Task instructions | Exactly the lines from the one with "build_upper_ring()" to the one with "obj.matrix_world = world", both included, are to be printed again; leave out the rest.

++++ Dataset extract ++++

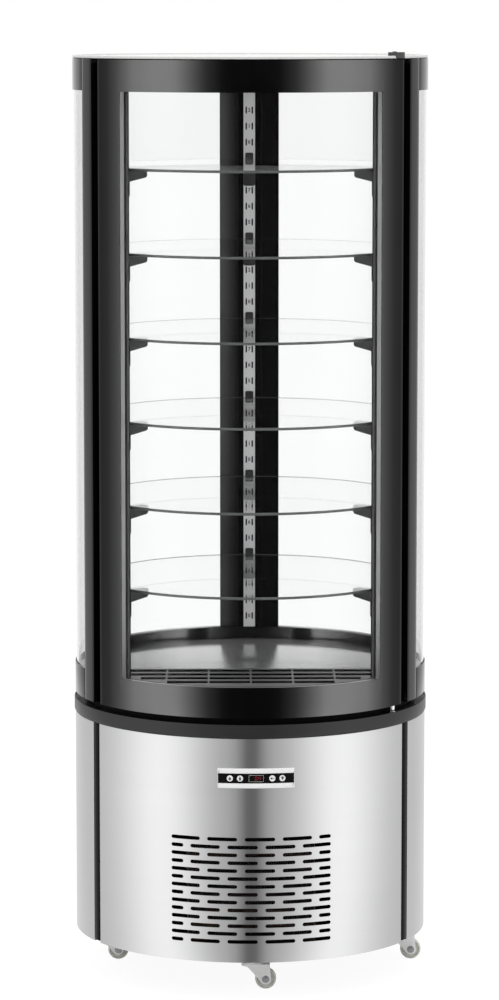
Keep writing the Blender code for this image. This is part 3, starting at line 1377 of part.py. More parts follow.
def build_case():
    build_base_frame()
    for side, place in CASTERS.items():
        build_caster(side, place)
    build_chassis()
    build_panels()
    build_belt()
    build_controller()
    build_compressor()
    build_condenser()
    build_condenser_shroud()
    build_condenser_fan()
    build_cabin_floor()
    build_evaporator()
    build_inlet()
    build_lower_ring()
    build_upper_ring()
    build_ceiling()
    build_cover()
    build_post("front_post_right", 1)
    build_post("front_post_left", -1)
    build_lights()
    build_column()
    build_rack_strip()
    build_side_glass()
    build_deck()
    build_shelves()
    build_door(add_pivot("door_pivot", PIVOT))
    build_hinges()


build_case()
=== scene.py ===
import math

import bmesh
import bpy
from mathutils import Matrix, Vector


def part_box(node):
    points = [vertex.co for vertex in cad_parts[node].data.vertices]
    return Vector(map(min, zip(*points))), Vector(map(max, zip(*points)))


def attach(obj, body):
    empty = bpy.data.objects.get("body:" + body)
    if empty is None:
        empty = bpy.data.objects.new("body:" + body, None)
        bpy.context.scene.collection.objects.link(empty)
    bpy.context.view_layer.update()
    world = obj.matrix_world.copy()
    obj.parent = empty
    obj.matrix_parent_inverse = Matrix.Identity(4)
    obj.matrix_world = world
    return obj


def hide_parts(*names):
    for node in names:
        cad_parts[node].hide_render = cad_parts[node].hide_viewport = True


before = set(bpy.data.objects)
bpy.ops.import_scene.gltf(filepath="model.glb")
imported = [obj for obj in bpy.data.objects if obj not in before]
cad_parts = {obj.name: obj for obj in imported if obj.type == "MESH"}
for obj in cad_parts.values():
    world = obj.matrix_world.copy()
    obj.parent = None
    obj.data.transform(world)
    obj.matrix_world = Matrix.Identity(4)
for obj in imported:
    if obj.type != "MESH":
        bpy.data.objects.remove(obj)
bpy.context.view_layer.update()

bl_info = {
    "name": "Round Cake Display Case",
    "version": (1, 0, 0),
    "blender": (4, 5, 0),
    "location": "3D View > Sidebar > Display Case",
    "description": "Dresses the packed display case with its finished pieces, finishes and stage",
    "category": "Object",
}

TURN = math.tau
QUARTER = math.pi / 2
UP = Vector((0.0, 0.0, 1.0))
FRONT = Vector((0.0, -1.0, 0.0))
RIGHT = Vector((1.0, 0.0, 0.0))
AXIS_FOOT = Vector((0.0, 0.0, 0.0))

# Small lengths of the modelling itself
SEED_SIZE = 0.01                      # plane that is shrunk to an outline's first corner
WELD = 0.00001
OVERRUN = 0.004                       # how far a cutter passes the wall that it cuts
OVERLAP = 0.0006                      # how far joined shapes run into each other
FIT = 0.0003
RADIAL_FIT = 0.0008
RING_STEP = math.radians(1.5)
PANEL_STEP = math.radians(0.75)
SHARP_ANGLE = math.radians(32)
SMALL_STEPS = 24
PIN_STEPS = 16
DISC_STEPS = 144
LEVEL = 0.9                           # a face is level where its normal's upward part is more than this
FINE_EDGE = 0.0004
SOFT_EDGE = 0.0008

# Sides of the case, as a sign and a word
SIDES = ((-1, "left"), (1, "right"))


def bottom(node):
    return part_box(node)[0].z


def top(node):
    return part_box(node)[1].z


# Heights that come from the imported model
PANEL_BOTTOM, PANEL_TOP = bottom("base_front_panel"), top("base_front_panel")
BELT_BOTTOM, BELT_TOP = bottom("belt_ring"), top("belt_ring")
CABIN_BOTTOM, CABIN_TOP = bottom("lower_ring"), top("upper_ring")
DOOR_BOTTOM, DOOR_TOP = bottom("door_frame"), top("door_frame")
DECK_BOTTOM, DECK_TOP = bottom("deck_plate"), top("deck_plate")
PANE_BOTTOM, PANE_TOP = bottom("side_glass_left_outer"), top("side_glass_left_outer")
STRIP_BOTTOM, STRIP_TOP = bottom("rack_strip"), top("rack_strip")
SHELF_NAMES = ("shelf_1", "shelf_2", "shelf_3", "shelf_4", "shelf_5", "shelf_6")
SHELF_TOPS = [top(name) for name in SHELF_NAMES]

# Radii, sheets and gaps that many pieces share
CASE_RADIUS = 0.340
ROOF_RIM_RISE = 0.0026
FLANGE_RADIUS = CASE_RADIUS - 0.012
SEAT_RADIUS = 0.300
SEAT_WIDTH = 0.020
RAIL_FACE = 0.296
CHANNEL_INNER_RADIUS = 0.2955
CHANNEL_LIP_RADIUS = 0.3168
OUTER_PANE = 0.3377
INNER_PANE = 0.3216
SIDE_SPACER = 0.3329
DOOR_OUTER_PANE = 0.3372
DOOR_INNER_PANE = 0.3211
DOOR_SPACER = 0.3324
GLASS = 0.004
SPACER_DEPTH = 0.0105
POST_FAR = math.radians(69.0)         # where the posts end, and the bands and side panes begin

# Heights of the bands
LOWER_BAND_TOP = CABIN_BOTTOM + 0.0582
UPPER_BAND_BOTTOM = CABIN_TOP - 0.0605


def sizes():
    """The sizes that the sidebar shows."""
    return bpy.context.scene.case_sizes


def polar(radius, azimuth, height=0.0):
    """Point at a radius, with the azimuth counted from the front towards the right."""
    return Vector((radius * math.sin(azimuth), -radius * math.cos(azimuth), height))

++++

Complete answer |
    build_upper_ring()
    build_ceiling()
    build_cover()
    build_post("front_post_right", 1)
    build_post("front_post_left", -1)
    build_lights()
    build_column()
    build_rack_strip()
    build_side_glass()
    build_deck()
    build_shelves()
    build_door(add_pivot("door_pivot", PIVOT))
    build_hinges()


build_case()
=== scene.py ===
import math

import bmesh
import bpy
from mathutils import Matrix, Vector


def part_box(node):
    points = [vertex.co for vertex in cad_parts[node].data.vertices]
    return Vector(map(min, zip(*points))), Vector(map(max, zip(*points)))


def attach(obj, body):
    empty = bpy.data.objects.get("body:" + body)
    if empty is None:
        empty = bpy.data.objects.new("body:" + body, None)
        bpy.context.scene.collection.objects.link(empty)
    bpy.context.view_layer.update()
    world = obj.matrix_world.copy()
    obj.parent = empty
    obj.matrix_parent_inverse = Matrix.Identity(4)
    obj.matrix_world = world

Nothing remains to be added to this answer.